Una noche que faltaba el comandante de la tertulia, eran unos cinco o seis, me colocan encima, «ya calientes» la guerrera y la gorra de comandante y nos fuimos a dar una vuelta por las chabolas el teniente, el capitán y yo, que era el supuesto comandante. Nos encontramos a algunos imaginarias durmiendo y les leía bien la cartilla, pero uno que me conoció y que dejé un rato sin bajar la mano, al otro día me tuvo corriendo por aquellos chaparros hasta que me licencié.

Otro día, estoy lavándome en una hora y se me presenta de vuelta de permiso el amigo Ibarra. Me llevaba un paquete y cien duros. Me quedé sin habla. “¿Qué ha pasao en mi casa?”, le pregunté. Entonces, me dio una esuquela: a mi hermano Francisco le tocó el gordo en la Lotería Nacional y yo lie la mundial. Un conejo con papas costaba seis pesetas y un litro de vino tres en los ventorrillos. Pues con todo lo barato que era, al otro día «pelao».       
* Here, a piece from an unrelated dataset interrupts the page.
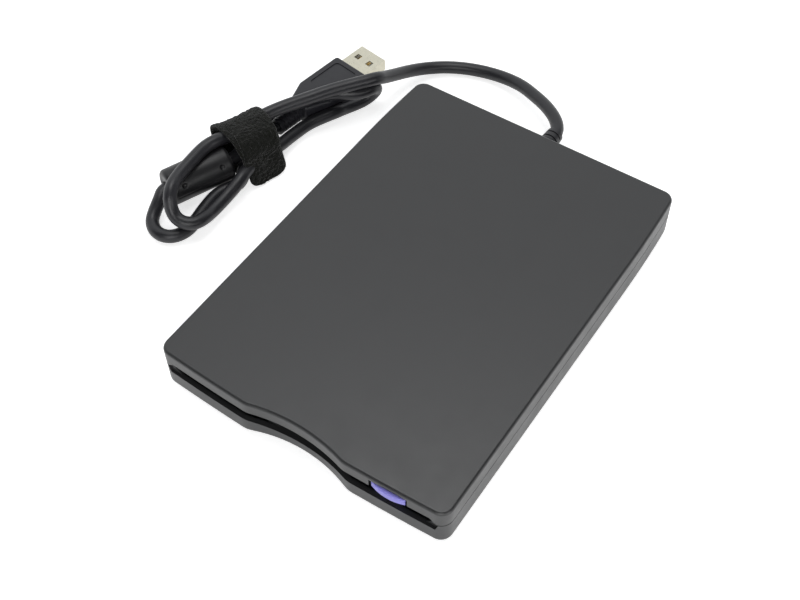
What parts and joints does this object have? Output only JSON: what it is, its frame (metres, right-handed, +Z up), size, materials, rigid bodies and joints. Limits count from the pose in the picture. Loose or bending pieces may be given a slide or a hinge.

Pero siempre había recursos. Como estaba rebajado de servicio por trasnochar, de día me averiguaba una garrafa de agua, que vendía por cantimploras a dos reales a quienes podían pagarla, a los otros, regalo de la casa.

     

Bueno, pues ya licenciado y de copas por Córdoba con «Pepe Palanca, el cantaor«, me encontré con mi teniente. Echamos un rato estupendo y cuando nos despedimos me regaló un paquete del «cubanito», diciéndome: «¡Toma Perico, que esta vez no te has “guardao” ninguno!» Me dio un abrazo casi llorando.

Y por eso no me gusta hablar de la mili. Creo que a nadie le gusta, porque es una etapa, como ya dije, inolvidable.